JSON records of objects
>> START
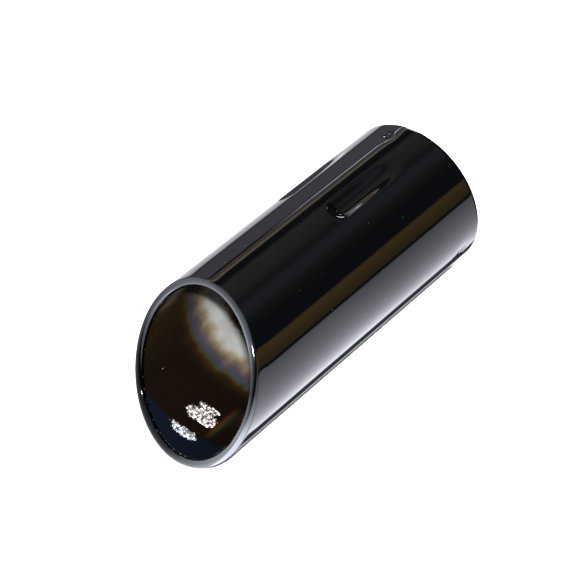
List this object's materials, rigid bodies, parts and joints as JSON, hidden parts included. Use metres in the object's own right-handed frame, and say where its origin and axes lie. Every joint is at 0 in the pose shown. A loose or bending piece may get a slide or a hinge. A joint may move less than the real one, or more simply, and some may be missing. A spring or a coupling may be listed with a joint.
{
  "type": "exhaust tip",
  "caption": "Slash-cut round exhaust tip in black chrome: rolled lip, pressed guide grooves and inner spring clips that grip the tailpipe.",
  "frame": {"origin": "on the tube axis, in the middle of the three grip pads", "axes": "+Y along the tube towards the inlet, mouth towards -Y, +Z through the short side of the slanted mouth"},
  "size_m": [0.0762, 0.1828, 0.0762],
  "materials": {
    "shell": "black chrome mirror plating outside and in the mouth, fading to bare bright steel inside",
    "spring_steel": "rolled spring steel",
    "weld": "rough bright weld metal"
  },
  "bodies": {
    "shell": {"outer_shell": "shell", "tack_weld_front": "weld", "tack_weld_rear": "weld", "clip_base_top": "spring_steel", "clip_base_right": "spring_steel", "clip_base_left": "spring_steel", "spot_weld_top": "weld", "spot_weld_right": "weld", "spot_weld_left": "weld"},
    "leaf_top": {"clip_leaf_top": "spring_steel"},
    "leaf_right": {"clip_leaf_right": "spring_steel"},
    "leaf_left": {"clip_leaf_left": "spring_steel"}
  },
  "joints": [
    {"name": "leaf_top_flex", "type": "hinge", "parent": "shell", "child": "leaf_top", "pos_m": [0, 0.03485, 0.03615], "axis": [-1, 0, 0], "range_deg": [0, 6.5], "stiffness_Nm_per_rad": 4},
    {"name": "leaf_right_flex", "type": "hinge", "parent": "shell", "child": "leaf_right", "pos_m": [0.03131, 0.03485, -0.01808], "axis": [0.5, 0, 0.866], "range_deg": [0, 6.5], "stiffness_Nm_per_rad": 4},
    {"name": "leaf_left_flex", "type": "hinge", "parent": "shell", "child": "leaf_left", "pos_m": [-0.03131, 0.03485, -0.01808], "axis": [0.5, 0, -0.866], "range_deg": [0, 6.5], "stiffness_Nm_per_rad": 4}
  ]
}
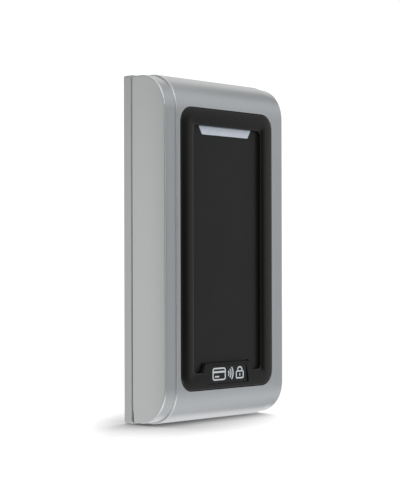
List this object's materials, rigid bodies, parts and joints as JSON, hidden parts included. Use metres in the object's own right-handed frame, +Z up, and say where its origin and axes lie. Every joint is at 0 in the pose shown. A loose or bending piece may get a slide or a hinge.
>> END
▶ **Stated task**
Print out every entry, keeping each one exact.

▶ **Written solution**
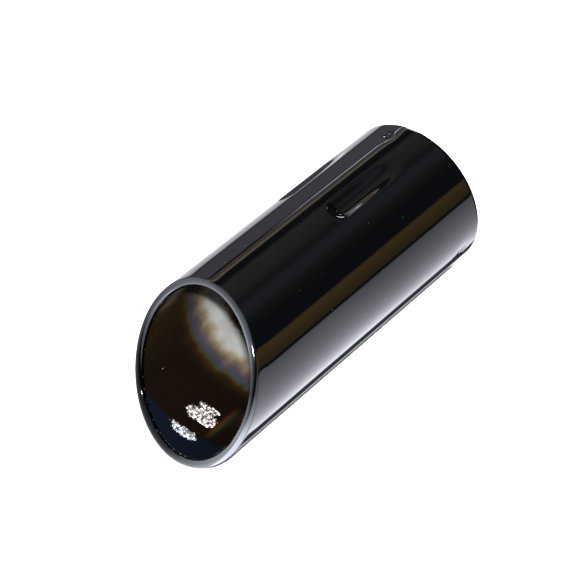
List this object's materials, rigid bodies, parts and joints as JSON, hidden parts included. Use metres in the object's own right-handed frame, and say where its origin and axes lie. Every joint is at 0 in the pose shown. A loose or bending piece may get a slide or a hinge. A joint may move less than the real one, or more simply, and some may be missing. A spring or a coupling may be listed with a joint.
{
  "type": "exhaust tip",
  "caption": "Slash-cut round exhaust tip in black chrome: rolled lip, pressed guide grooves and inner spring clips that grip the tailpipe.",
  "frame": {"origin": "on the tube axis, in the middle of the three grip pads", "axes": "+Y along the tube towards the inlet, mouth towards -Y, +Z through the short side of the slanted mouth"},
  "size_m": [0.0762, 0.1828, 0.0762],
  "materials": {
    "shell": "black chrome mirror plating outside and in the mouth, fading to bare bright steel inside",
    "spring_steel": "rolled spring steel",
    "weld": "rough bright weld metal"
  },
  "bodies": {
    "shell": {"outer_shell": "shell", "tack_weld_front": "weld", "tack_weld_rear": "weld", "clip_base_top": "spring_steel", "clip_base_right": "spring_steel", "clip_base_left": "spring_steel", "spot_weld_top": "weld", "spot_weld_right": "weld", "spot_weld_left": "weld"},
    "leaf_top": {"clip_leaf_top": "spring_steel"},
    "leaf_right": {"clip_leaf_right": "spring_steel"},
    "leaf_left": {"clip_leaf_left": "spring_steel"}
  },
  "joints": [
    {"name": "leaf_top_flex", "type": "hinge", "parent": "shell", "child": "leaf_top", "pos_m": [0, 0.03485, 0.03615], "axis": [-1, 0, 0], "range_deg": [0, 6.5], "stiffness_Nm_per_rad": 4},
    {"name": "leaf_right_flex", "type": "hinge", "parent": "shell", "child": "leaf_right", "pos_m": [0.03131, 0.03485, -0.01808], "axis": [0.5, 0, 0.866], "range_deg": [0, 6.5], "stiffness_Nm_per_rad": 4},
    {"name": "leaf_left_flex", "type": "hinge", "parent": "shell", "child": "leaf_left", "pos_m": [-0.03131, 0.03485, -0.01808], "axis": [0.5, 0, -0.866], "range_deg": [0, 6.5], "stiffness_Nm_per_rad": 4}
  ]
}
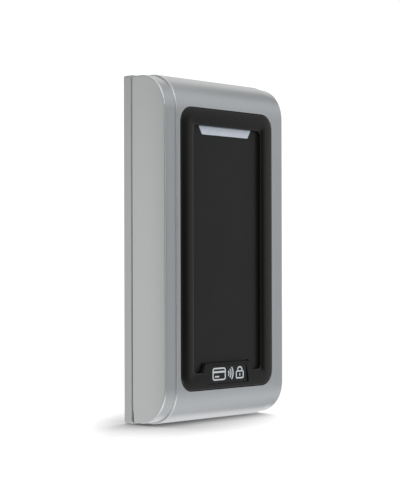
List this object's materials, rigid bodies, parts and joints as JSON, hidden parts included. Use metres in the object's own right-handed frame, +Z up, and say where its origin and axes lie. Every joint is at 0 in the pose shown. A loose or bending piece may get a slide or a hinge.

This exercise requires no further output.